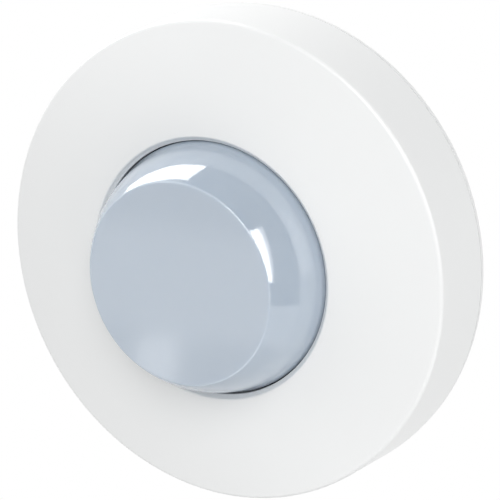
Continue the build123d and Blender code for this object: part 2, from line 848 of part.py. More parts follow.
---
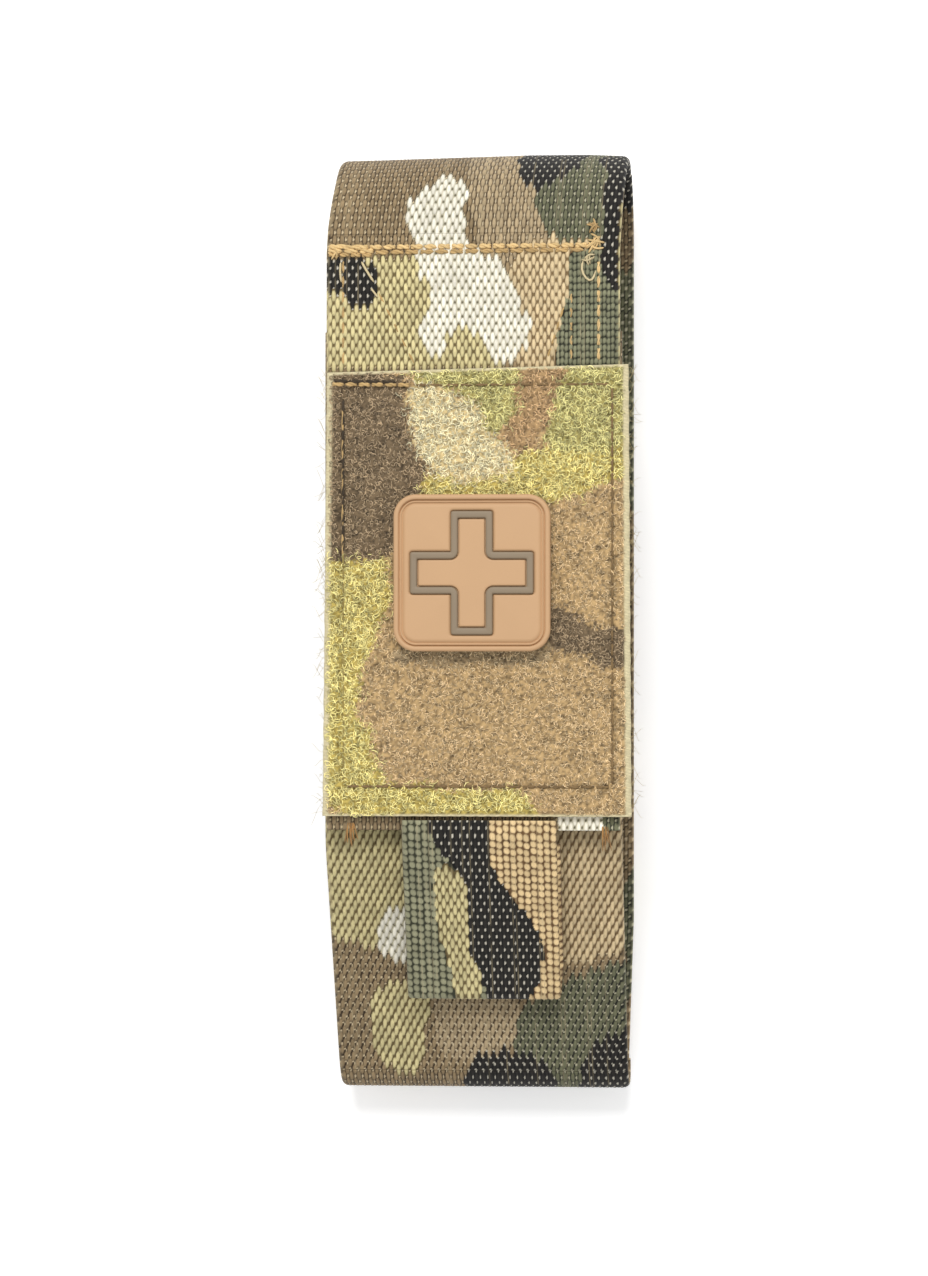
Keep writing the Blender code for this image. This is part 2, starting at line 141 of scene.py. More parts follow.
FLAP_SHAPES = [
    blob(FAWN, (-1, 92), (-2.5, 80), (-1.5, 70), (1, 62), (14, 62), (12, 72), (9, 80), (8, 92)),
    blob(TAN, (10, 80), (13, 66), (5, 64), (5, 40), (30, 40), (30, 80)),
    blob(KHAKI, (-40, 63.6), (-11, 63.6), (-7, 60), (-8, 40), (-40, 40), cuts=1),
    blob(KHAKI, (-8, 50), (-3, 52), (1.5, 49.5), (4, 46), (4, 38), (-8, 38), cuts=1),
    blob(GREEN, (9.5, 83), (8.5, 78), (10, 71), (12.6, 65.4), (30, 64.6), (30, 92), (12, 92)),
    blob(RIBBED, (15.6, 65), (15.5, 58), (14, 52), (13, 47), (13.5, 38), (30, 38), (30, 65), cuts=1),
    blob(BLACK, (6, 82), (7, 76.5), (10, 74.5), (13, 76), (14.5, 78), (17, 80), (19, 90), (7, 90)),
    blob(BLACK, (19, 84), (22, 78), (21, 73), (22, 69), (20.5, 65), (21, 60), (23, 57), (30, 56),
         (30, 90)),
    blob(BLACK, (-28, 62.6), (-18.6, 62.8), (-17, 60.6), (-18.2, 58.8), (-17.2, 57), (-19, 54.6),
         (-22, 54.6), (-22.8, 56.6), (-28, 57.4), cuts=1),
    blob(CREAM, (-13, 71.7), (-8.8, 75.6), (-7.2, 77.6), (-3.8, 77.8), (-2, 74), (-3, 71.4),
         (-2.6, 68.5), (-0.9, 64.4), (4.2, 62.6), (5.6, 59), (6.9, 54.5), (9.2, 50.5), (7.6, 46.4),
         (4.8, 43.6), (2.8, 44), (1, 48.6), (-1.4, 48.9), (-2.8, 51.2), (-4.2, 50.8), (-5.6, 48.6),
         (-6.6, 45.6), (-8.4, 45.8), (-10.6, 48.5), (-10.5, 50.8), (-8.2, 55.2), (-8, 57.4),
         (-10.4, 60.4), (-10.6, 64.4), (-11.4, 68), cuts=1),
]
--
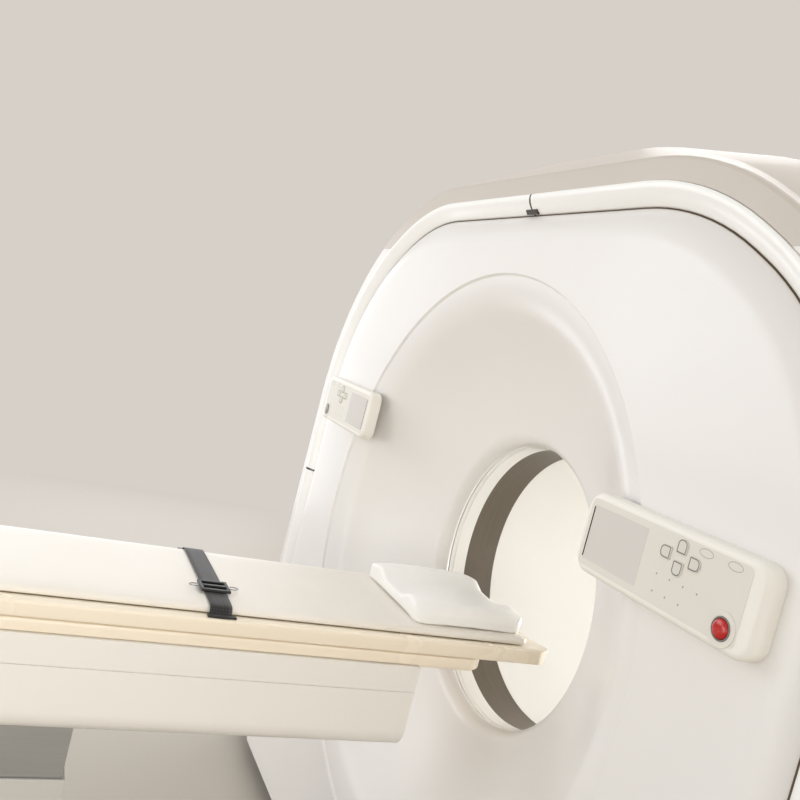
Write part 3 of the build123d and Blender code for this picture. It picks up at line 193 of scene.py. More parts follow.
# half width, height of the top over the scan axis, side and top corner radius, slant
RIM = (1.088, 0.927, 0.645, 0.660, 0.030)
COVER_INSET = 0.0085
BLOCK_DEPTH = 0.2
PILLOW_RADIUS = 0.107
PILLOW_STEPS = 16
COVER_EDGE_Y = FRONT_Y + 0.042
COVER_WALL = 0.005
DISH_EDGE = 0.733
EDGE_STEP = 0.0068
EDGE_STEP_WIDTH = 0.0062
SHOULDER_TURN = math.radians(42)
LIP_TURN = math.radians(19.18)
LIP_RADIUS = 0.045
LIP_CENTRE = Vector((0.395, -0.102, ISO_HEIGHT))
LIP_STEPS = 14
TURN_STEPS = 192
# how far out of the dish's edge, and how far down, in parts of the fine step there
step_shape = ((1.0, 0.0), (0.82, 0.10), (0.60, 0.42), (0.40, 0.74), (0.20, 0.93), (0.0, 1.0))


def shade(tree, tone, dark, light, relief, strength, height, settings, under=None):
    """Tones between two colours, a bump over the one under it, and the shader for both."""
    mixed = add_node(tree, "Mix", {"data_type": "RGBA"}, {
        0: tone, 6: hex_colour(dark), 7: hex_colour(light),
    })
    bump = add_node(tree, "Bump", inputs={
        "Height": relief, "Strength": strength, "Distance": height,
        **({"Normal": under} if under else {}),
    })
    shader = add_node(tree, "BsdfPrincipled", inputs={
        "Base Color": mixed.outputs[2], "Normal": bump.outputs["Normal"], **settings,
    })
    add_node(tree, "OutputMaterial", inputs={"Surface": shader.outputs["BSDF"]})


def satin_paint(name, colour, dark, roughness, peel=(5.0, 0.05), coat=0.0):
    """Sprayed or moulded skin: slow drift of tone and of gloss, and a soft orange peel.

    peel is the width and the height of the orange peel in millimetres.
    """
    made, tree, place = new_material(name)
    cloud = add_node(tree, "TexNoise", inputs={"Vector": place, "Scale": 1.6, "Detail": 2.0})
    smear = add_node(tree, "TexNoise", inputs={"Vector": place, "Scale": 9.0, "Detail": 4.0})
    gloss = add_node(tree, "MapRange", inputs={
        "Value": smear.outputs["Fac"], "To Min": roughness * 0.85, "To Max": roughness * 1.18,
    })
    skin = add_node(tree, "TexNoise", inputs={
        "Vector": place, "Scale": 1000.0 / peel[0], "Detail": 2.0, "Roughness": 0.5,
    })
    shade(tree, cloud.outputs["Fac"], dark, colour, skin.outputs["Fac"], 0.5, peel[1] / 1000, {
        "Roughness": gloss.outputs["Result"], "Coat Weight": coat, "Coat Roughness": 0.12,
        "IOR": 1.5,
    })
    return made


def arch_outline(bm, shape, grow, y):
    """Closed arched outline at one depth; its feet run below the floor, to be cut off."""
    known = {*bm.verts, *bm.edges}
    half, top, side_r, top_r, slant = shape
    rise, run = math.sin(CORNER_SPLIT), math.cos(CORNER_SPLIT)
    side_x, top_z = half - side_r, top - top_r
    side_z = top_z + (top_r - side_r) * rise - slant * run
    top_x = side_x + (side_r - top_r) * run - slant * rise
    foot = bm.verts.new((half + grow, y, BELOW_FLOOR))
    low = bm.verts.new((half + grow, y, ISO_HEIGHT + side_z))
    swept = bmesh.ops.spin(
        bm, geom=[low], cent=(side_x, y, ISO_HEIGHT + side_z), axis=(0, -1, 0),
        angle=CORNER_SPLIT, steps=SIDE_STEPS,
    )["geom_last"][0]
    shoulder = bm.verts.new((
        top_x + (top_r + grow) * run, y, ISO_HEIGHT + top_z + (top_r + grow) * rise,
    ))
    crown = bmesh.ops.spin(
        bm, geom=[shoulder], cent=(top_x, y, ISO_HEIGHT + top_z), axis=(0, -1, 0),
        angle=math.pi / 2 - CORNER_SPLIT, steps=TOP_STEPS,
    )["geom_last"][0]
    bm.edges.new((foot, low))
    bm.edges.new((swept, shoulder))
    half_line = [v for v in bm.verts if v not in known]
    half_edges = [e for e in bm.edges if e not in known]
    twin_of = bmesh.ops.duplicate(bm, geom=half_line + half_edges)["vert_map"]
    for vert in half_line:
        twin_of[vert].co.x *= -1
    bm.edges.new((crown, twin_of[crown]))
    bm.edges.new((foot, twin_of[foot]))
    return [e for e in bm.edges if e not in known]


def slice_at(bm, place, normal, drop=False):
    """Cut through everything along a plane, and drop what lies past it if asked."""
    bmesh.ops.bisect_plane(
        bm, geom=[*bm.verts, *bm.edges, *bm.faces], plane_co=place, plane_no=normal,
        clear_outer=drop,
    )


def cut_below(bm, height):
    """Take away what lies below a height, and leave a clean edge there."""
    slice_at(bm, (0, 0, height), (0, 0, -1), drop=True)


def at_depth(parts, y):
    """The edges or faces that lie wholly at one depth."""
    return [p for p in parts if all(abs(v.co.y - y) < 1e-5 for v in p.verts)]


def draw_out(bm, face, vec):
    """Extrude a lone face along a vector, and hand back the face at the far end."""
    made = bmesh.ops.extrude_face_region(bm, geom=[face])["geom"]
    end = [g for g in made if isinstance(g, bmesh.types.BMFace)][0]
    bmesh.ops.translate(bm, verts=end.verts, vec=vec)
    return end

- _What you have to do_
Copy out every line of the data that includes the word "follow".

- _Task output_
Continue the build123d and Blender code for this object: part 2, from line 848 of part.py. More parts follow.
Keep writing the Blender code for this image. This is part 2, starting at line 141 of scene.py. More parts follow.
Write part 3 of the build123d and Blender code for this picture. It picks up at line 193 of scene.py. More parts follow.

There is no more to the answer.